[SHORT PROBLEM]
The complete listing should be restated exactly.
▼▼▼
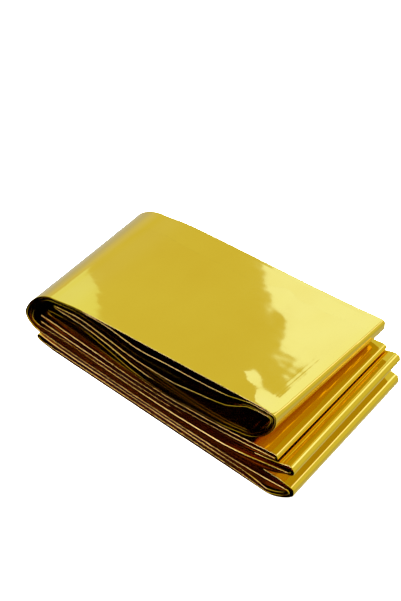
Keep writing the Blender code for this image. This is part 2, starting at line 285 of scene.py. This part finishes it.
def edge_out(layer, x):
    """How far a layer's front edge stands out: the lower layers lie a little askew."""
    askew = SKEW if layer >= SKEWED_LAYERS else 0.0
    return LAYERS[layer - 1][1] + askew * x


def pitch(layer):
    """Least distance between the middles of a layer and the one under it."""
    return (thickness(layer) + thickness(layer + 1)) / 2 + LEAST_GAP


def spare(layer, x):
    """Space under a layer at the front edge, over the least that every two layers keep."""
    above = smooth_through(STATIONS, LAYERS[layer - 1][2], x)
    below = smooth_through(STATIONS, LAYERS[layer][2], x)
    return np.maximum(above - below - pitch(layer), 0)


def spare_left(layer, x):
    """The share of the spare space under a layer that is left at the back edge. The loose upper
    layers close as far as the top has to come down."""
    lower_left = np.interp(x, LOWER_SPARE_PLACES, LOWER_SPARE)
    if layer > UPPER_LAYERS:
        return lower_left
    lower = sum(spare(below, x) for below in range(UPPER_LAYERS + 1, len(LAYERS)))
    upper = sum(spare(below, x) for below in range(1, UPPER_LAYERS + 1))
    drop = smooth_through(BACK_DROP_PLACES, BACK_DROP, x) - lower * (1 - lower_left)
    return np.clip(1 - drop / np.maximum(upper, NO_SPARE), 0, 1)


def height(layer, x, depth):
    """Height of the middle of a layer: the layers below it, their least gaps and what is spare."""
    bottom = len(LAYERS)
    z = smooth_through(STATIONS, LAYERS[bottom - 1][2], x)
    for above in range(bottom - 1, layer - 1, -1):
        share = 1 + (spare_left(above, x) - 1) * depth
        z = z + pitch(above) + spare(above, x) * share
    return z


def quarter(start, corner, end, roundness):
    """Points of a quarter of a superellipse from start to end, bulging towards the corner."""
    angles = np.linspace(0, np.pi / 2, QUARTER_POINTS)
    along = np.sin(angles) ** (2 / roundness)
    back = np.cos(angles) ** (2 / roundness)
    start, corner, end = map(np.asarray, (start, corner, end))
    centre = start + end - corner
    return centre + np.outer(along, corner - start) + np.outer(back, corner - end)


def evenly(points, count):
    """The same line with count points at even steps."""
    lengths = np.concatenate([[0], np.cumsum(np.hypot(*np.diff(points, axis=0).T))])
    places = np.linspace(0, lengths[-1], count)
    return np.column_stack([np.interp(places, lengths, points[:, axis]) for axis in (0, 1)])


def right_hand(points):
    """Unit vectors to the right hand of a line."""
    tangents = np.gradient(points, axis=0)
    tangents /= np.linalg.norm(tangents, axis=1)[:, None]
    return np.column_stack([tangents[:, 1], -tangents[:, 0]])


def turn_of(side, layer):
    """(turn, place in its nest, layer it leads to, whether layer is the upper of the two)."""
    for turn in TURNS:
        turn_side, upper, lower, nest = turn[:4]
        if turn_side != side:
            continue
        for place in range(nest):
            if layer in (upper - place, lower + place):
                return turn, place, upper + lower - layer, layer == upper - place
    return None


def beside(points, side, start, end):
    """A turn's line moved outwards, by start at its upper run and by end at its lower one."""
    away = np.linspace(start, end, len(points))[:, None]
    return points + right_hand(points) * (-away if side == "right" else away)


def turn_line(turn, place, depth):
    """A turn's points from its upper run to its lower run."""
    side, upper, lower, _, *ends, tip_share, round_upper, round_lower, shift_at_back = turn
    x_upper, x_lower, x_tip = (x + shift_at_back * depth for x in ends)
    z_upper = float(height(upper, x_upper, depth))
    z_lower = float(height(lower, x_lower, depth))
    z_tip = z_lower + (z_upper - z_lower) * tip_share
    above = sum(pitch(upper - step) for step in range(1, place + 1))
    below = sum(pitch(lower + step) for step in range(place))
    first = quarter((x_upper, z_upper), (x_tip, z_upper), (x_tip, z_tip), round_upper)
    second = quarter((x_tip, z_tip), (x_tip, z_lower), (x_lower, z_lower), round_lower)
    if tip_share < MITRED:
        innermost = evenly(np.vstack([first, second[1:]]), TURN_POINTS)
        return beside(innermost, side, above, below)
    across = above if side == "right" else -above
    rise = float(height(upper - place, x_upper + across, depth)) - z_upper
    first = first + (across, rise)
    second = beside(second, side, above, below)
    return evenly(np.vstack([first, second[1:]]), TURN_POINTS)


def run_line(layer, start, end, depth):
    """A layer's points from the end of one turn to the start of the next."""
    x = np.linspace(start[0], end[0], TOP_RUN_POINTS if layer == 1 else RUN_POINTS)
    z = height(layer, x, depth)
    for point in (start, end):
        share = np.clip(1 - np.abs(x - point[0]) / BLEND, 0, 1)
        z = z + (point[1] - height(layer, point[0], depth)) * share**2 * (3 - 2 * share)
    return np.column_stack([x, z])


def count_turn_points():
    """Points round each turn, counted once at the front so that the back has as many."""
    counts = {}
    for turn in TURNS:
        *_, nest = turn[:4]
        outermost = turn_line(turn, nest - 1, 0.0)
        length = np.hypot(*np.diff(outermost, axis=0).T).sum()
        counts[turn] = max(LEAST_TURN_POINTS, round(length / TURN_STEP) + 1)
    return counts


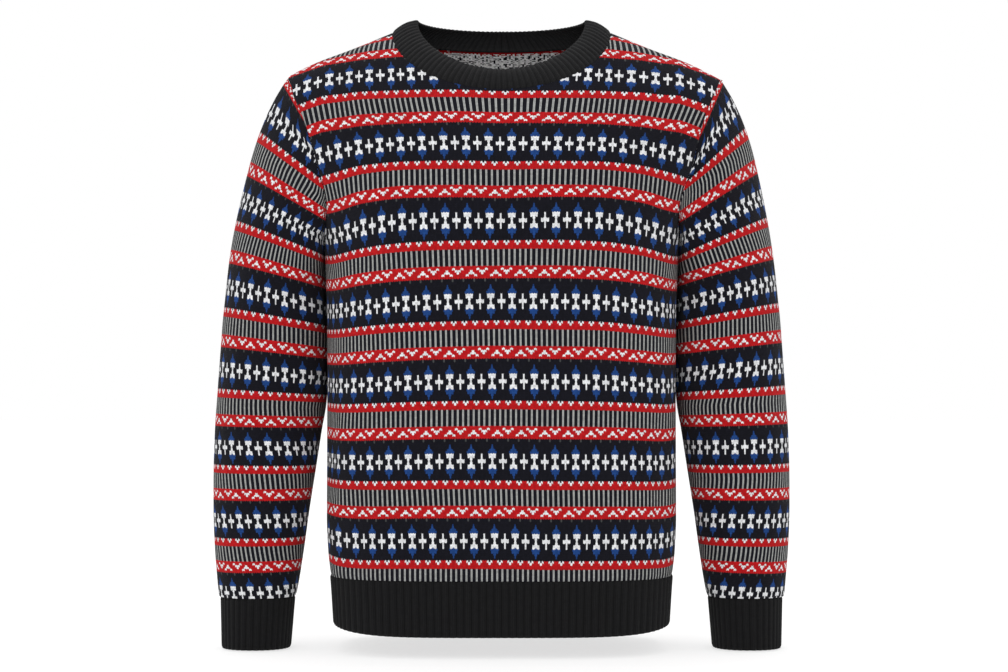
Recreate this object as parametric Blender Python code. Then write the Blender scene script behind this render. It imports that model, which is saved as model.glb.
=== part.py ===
▲▲▲
[RESULT OF THE TASK]
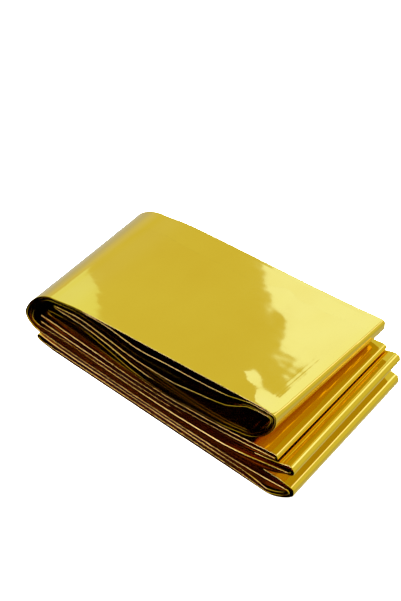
Keep writing the Blender code for this image. This is part 2, starting at line 285 of scene.py. This part finishes it.
def edge_out(layer, x):
    """How far a layer's front edge stands out: the lower layers lie a little askew."""
    askew = SKEW if layer >= SKEWED_LAYERS else 0.0
    return LAYERS[layer - 1][1] + askew * x


def pitch(layer):
    """Least distance between the middles of a layer and the one under it."""
    return (thickness(layer) + thickness(layer + 1)) / 2 + LEAST_GAP


def spare(layer, x):
    """Space under a layer at the front edge, over the least that every two layers keep."""
    above = smooth_through(STATIONS, LAYERS[layer - 1][2], x)
    below = smooth_through(STATIONS, LAYERS[layer][2], x)
    return np.maximum(above - below - pitch(layer), 0)


def spare_left(layer, x):
    """The share of the spare space under a layer that is left at the back edge. The loose upper
    layers close as far as the top has to come down."""
    lower_left = np.interp(x, LOWER_SPARE_PLACES, LOWER_SPARE)
    if layer > UPPER_LAYERS:
        return lower_left
    lower = sum(spare(below, x) for below in range(UPPER_LAYERS + 1, len(LAYERS)))
    upper = sum(spare(below, x) for below in range(1, UPPER_LAYERS + 1))
    drop = smooth_through(BACK_DROP_PLACES, BACK_DROP, x) - lower * (1 - lower_left)
    return np.clip(1 - drop / np.maximum(upper, NO_SPARE), 0, 1)


def height(layer, x, depth):
    """Height of the middle of a layer: the layers below it, their least gaps and what is spare."""
    bottom = len(LAYERS)
    z = smooth_through(STATIONS, LAYERS[bottom - 1][2], x)
    for above in range(bottom - 1, layer - 1, -1):
        share = 1 + (spare_left(above, x) - 1) * depth
        z = z + pitch(above) + spare(above, x) * share
    return z


def quarter(start, corner, end, roundness):
    """Points of a quarter of a superellipse from start to end, bulging towards the corner."""
    angles = np.linspace(0, np.pi / 2, QUARTER_POINTS)
    along = np.sin(angles) ** (2 / roundness)
    back = np.cos(angles) ** (2 / roundness)
    start, corner, end = map(np.asarray, (start, corner, end))
    centre = start + end - corner
    return centre + np.outer(along, corner - start) + np.outer(back, corner - end)


def evenly(points, count):
    """The same line with count points at even steps."""
    lengths = np.concatenate([[0], np.cumsum(np.hypot(*np.diff(points, axis=0).T))])
    places = np.linspace(0, lengths[-1], count)
    return np.column_stack([np.interp(places, lengths, points[:, axis]) for axis in (0, 1)])


def right_hand(points):
    """Unit vectors to the right hand of a line."""
    tangents = np.gradient(points, axis=0)
    tangents /= np.linalg.norm(tangents, axis=1)[:, None]
    return np.column_stack([tangents[:, 1], -tangents[:, 0]])


def turn_of(side, layer):
    """(turn, place in its nest, layer it leads to, whether layer is the upper of the two)."""
    for turn in TURNS:
        turn_side, upper, lower, nest = turn[:4]
        if turn_side != side:
            continue
        for place in range(nest):
            if layer in (upper - place, lower + place):
                return turn, place, upper + lower - layer, layer == upper - place
    return None


def beside(points, side, start, end):
    """A turn's line moved outwards, by start at its upper run and by end at its lower one."""
    away = np.linspace(start, end, len(points))[:, None]
    return points + right_hand(points) * (-away if side == "right" else away)


def turn_line(turn, place, depth):
    """A turn's points from its upper run to its lower run."""
    side, upper, lower, _, *ends, tip_share, round_upper, round_lower, shift_at_back = turn
    x_upper, x_lower, x_tip = (x + shift_at_back * depth for x in ends)
    z_upper = float(height(upper, x_upper, depth))
    z_lower = float(height(lower, x_lower, depth))
    z_tip = z_lower + (z_upper - z_lower) * tip_share
    above = sum(pitch(upper - step) for step in range(1, place + 1))
    below = sum(pitch(lower + step) for step in range(place))
    first = quarter((x_upper, z_upper), (x_tip, z_upper), (x_tip, z_tip), round_upper)
    second = quarter((x_tip, z_tip), (x_tip, z_lower), (x_lower, z_lower), round_lower)
    if tip_share < MITRED:
        innermost = evenly(np.vstack([first, second[1:]]), TURN_POINTS)
        return beside(innermost, side, above, below)
    across = above if side == "right" else -above
    rise = float(height(upper - place, x_upper + across, depth)) - z_upper
    first = first + (across, rise)
    second = beside(second, side, above, below)
    return evenly(np.vstack([first, second[1:]]), TURN_POINTS)


def run_line(layer, start, end, depth):
    """A layer's points from the end of one turn to the start of the next."""
    x = np.linspace(start[0], end[0], TOP_RUN_POINTS if layer == 1 else RUN_POINTS)
    z = height(layer, x, depth)
    for point in (start, end):
        share = np.clip(1 - np.abs(x - point[0]) / BLEND, 0, 1)
        z = z + (point[1] - height(layer, point[0], depth)) * share**2 * (3 - 2 * share)
    return np.column_stack([x, z])


def count_turn_points():
    """Points round each turn, counted once at the front so that the back has as many."""
    counts = {}
    for turn in TURNS:
        *_, nest = turn[:4]
        outermost = turn_line(turn, nest - 1, 0.0)
        length = np.hypot(*np.diff(outermost, axis=0).T).sum()
        counts[turn] = max(LEAST_TURN_POINTS, round(length / TURN_STEP) + 1)
    return counts


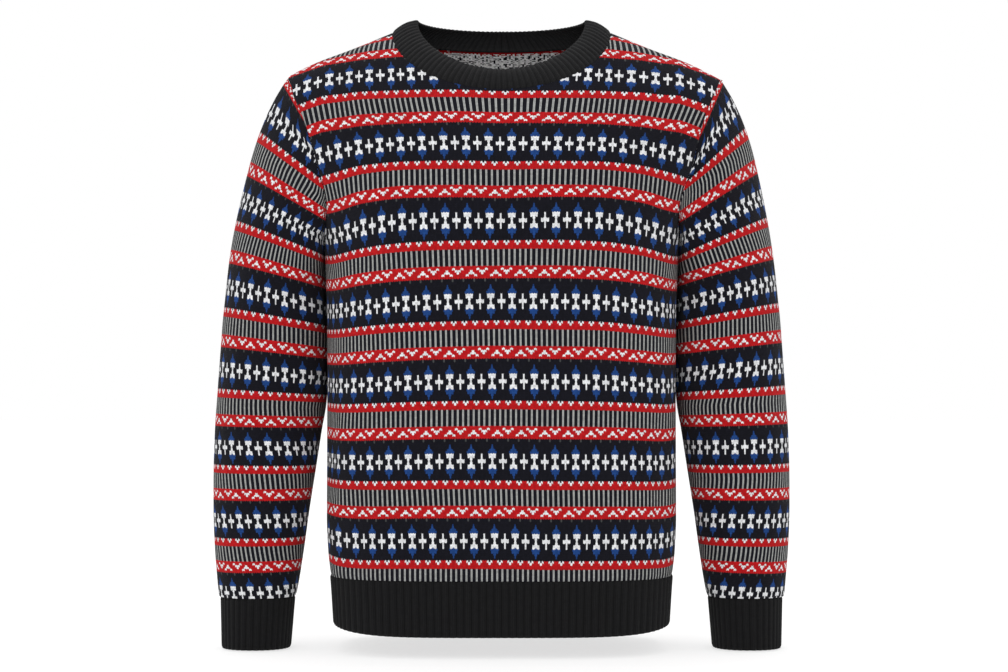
Recreate this object as parametric Blender Python code. Then write the Blender scene script behind this render. It imports that model, which is saved as model.glb.
=== part.py ===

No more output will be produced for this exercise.